* _Required task_
Output exactly the lines from the first one down to the line containing "light and floor", inclusive.

* _Data extract_
#####

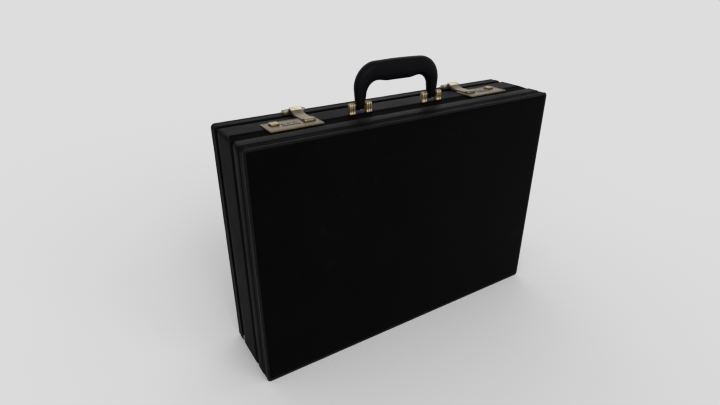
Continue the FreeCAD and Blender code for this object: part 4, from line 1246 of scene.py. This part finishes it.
def dress_kept_nodes():
    for mat, names in KEPT:
        for name in names:
            materials = NODES[name].data.materials
            materials.clear()
            materials.append(mat)


# ---------------------------------------------------------------- camera, light and floor

def make_camera():
    """The camera that stands where the photograph's camera stood."""
    azimuth, elevation, distance = math.radians(-32.067), math.radians(26.217), 0.65411
    back = Vector((math.sin(azimuth) * math.cos(elevation), -math.cos(azimuth) * math.cos(elevation),
                   math.sin(elevation)))
    target = Vector((-0.05548, 0, 0.18705))
    data = bpy.data.cameras.new("camera")
    data.sensor_width = 36
    data.lens = 24.444
    data.clip_start = 0.01
    camera = add_object("camera", data)
    camera.location = target + back * distance
    camera.rotation_mode = "QUATERNION"
    camera.rotation_quaternion = (-back).to_track_quat("-Z", "Y")
    bpy.context.scene.camera = camera


def area_light(name, place, aim, size, power):
    data = bpy.data.lights.new(name, "AREA")
    data.shape = "RECTANGLE"
    data.size, data.size_y = size
    data.energy = power
    lamp = add_object(name, data)
    lamp.visible_camera = False
    lamp.location = place
    lamp.rotation_euler = (Vector(aim) - Vector(place)).to_track_quat("-Z", "Y").to_euler()


def make_stage():
    """An even grey studio: a floor that shows only shadows, and three soft boxes."""
    scene = bpy.context.scene
    scene.view_settings.view_transform = "Standard"
    world = bpy.data.worlds.new("studio")
    scene.world = world
    world.use_nodes = True
    background = world.node_tree.nodes["Background"]
    background.inputs["Color"].default_value = (0.723, 0.723, 0.723, 1)
    background.inputs["Strength"].default_value = 1.0
    bpy.ops.mesh.primitive_plane_add(size=24)
    floor = bpy.context.object
    floor.name = "floor"
    floor.is_shadow_catcher = True
    area_light("back_softbox", (0.9, 2.2, 1.75), (0, 0, 0.3), (3.2, 2.0), 12)
    area_light("left_softbox", (-1.05, -2.8, 2.2), (0, 0, 0.1), (2.4, 2.4), 56)
    area_light("right_softbox", (0.7, -2.9, 2.2), (0, 0, 0.1), (2.4, 2.4), 40)


make_camera()
make_stage()
dress_kept_nodes()
make_shell()
make_handle()
make_posts()
make_locks()
make_linings()
make_pockets()
make_pen_loops()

#####

* _Correct output_
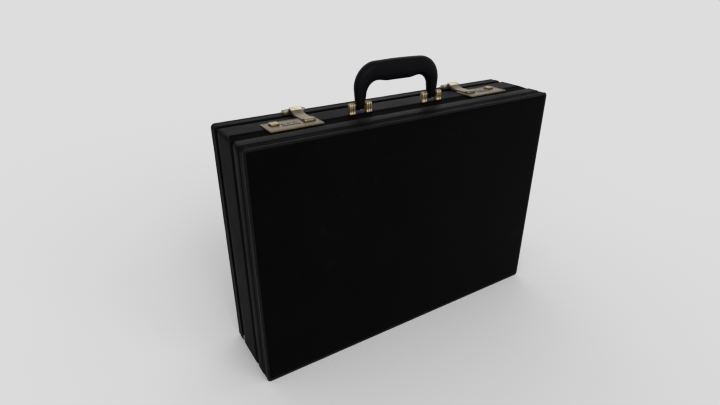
Continue the FreeCAD and Blender code for this object: part 4, from line 1246 of scene.py. This part finishes it.
def dress_kept_nodes():
    for mat, names in KEPT:
        for name in names:
            materials = NODES[name].data.materials
            materials.clear()
            materials.append(mat)


# ---------------------------------------------------------------- camera, light and floor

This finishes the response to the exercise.